On top of that i need to do the knock sensors and install the o2 sensors, i hear the knock sensor wire insulation gets brittle and falls apart and causes wires to short(near the connector, not under the intake), if im lucky i might be able to use electrical tape to fix it.

anyone have input on the fuse panel? i’m so close to starting this thing.

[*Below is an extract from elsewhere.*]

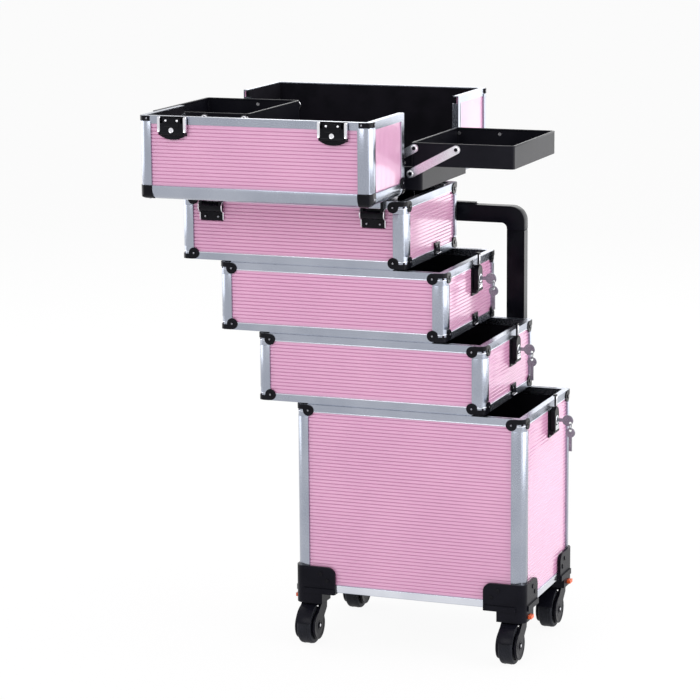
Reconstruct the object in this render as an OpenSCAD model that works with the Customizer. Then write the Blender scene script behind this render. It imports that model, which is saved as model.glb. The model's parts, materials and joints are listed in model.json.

updated that post with more detail.

PCM depinned (again) and repinned to fix my own mistakes, all wires routed and taped…tonight I will finally run power and grounds to all sensors and PCM and see what happens.

Yeah buddy! :tup:

Few quick questions regarding feeding the GM PCM power and grounds. I have a fairly good idea about them but maybe someone can just confirm if I’m right.

Grounds:
The following just need a simple ground from the body, right?
BLUE 1
BLUE 40
BLUE 27
BLUE 67
BLUE 24
BLUE 64
Green 40
Green 1

12V Power:

These need KEY ON 12V+, correct?
OFF RUN CRANK VOLTAGE 12V BLUE 75
IGNITION VOLTAGE BLUE 19

These need constant 12V+ even when key is off, correct?
BATTERY POSITIVE VOLTAGE BLUE 57
BATTERY POSITIVE VOLTAGE BLUE 20

Life has been keeping me busy…someone hit my Subaru while it was parked and then ran, but i got the plate, so i’ve been on the phone with insurance and police trying to get it all squared away. also finally set up 3 interviews for next week, so it’s been hectic to say the least.

i had a local ship set up my M5 diff and as far as i can tell it turned out well. I still have to slap the cover on and install it into the car. then, measure for driveshaft…

oh, and this happened today

https://youtu.be/iL6jluYU-18

i swapped the truck throttle body back onto it and started it, idle still surged. unplugging the IAC made no difference. unplugging the MAF made it idle nice. I don’t know whether I have a bad MAF, or it’s just a rough tune. Leaning towards MAF.

https://youtu.be/kgEzPyE5fUQ

You have a vacuum leak

Nice!!! Im glad its running for you! Soon you’ll have all the bugs ironed out.